Seçimlerle birlikte içerisine girilen dönem, düzen açısından şeriat-laiklik sahte kutuplaşmasına dayalı kıskacın yarattığı imkanları daraltmaktadır. Zira, AKP’nin aldığı yüksek oy oranıyla birlikte Amerikan emperyalizmi ve tekelci burjuvazinin hizmetinde çok daha etkin ve engelsizce çalışacağı bir dönem olacaktır bu. Bundan dolayı, bugün hala da AKP’ye yönelik bir takım beklentiler içerisinde olan işçi ve emekçi kitleler hızla bu partinin etkisinden kurtulacak ve yeni arayışlar içerisine gireceklerdir. Bununla birlikte, unutulmamalıdır ki işçi sınıfı ve emekçilerin biriktirdikleri hoşnutsuzluklar sosyal ve siyasal planda düzene yönelen bir mücadele mecrasına taşınamazsa egemenler bu hoşnutsuzlukları yolundan saptıracak yeteneğe ve deneyime sahiptir. Bu zaten, seçim sürecinin gösterdiği en önemli olgulardan birisidir.

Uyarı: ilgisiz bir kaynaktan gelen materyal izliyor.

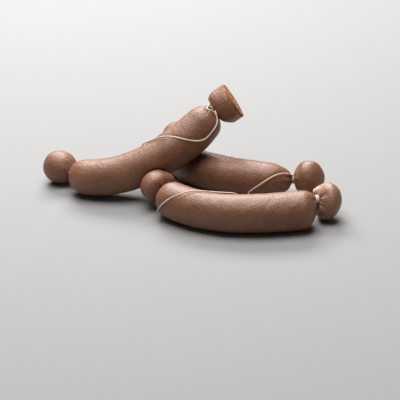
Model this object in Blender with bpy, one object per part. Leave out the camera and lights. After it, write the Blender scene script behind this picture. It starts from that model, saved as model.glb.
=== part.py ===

Bu durum mevcut siyasi tabloda, işçi sınıfı ve emekçilerin düzenden ve onun siyasi platformundan kopamamaları gerçeğini anlatmaktadır. Eğer devrimci sınıf çizgisi, düzen karşısında işçi sınıfı ve emekçilerin altında toplandığı bir ağırlık merkezi olarak çıksaydı, düzenin ve düzen partilerinin seçim oyunu bozulmuş olurdu. Fakat bu sorun, seçim dönemine özgü değil, genel olarak ülkedeki sınıflar mücadelesinin mevcut düzeyi ile ilgili bir olgudur. İşçi sınıfı toplum düzeyinde bağımsız bir sınıf olarak hareket edecek düzeyden yoksundur. Elbette çözümde sınıf hareketinin mücadele güç ve kapasitesinin arttırılmasına, bu yönde yürütülen gündelik devrimci faaliyetin büyük bir ısrar ve sebatla sürdürülmesine bağlıdır. Bununla birlikte tarihsel bir ölçekten bakıldığında yapısal bir kriz içerisinde bulunan kapitalist düzenin ve partilerinin bir proleter devrim yoluyla tarihin çöplüğüne atılacağı kesindir.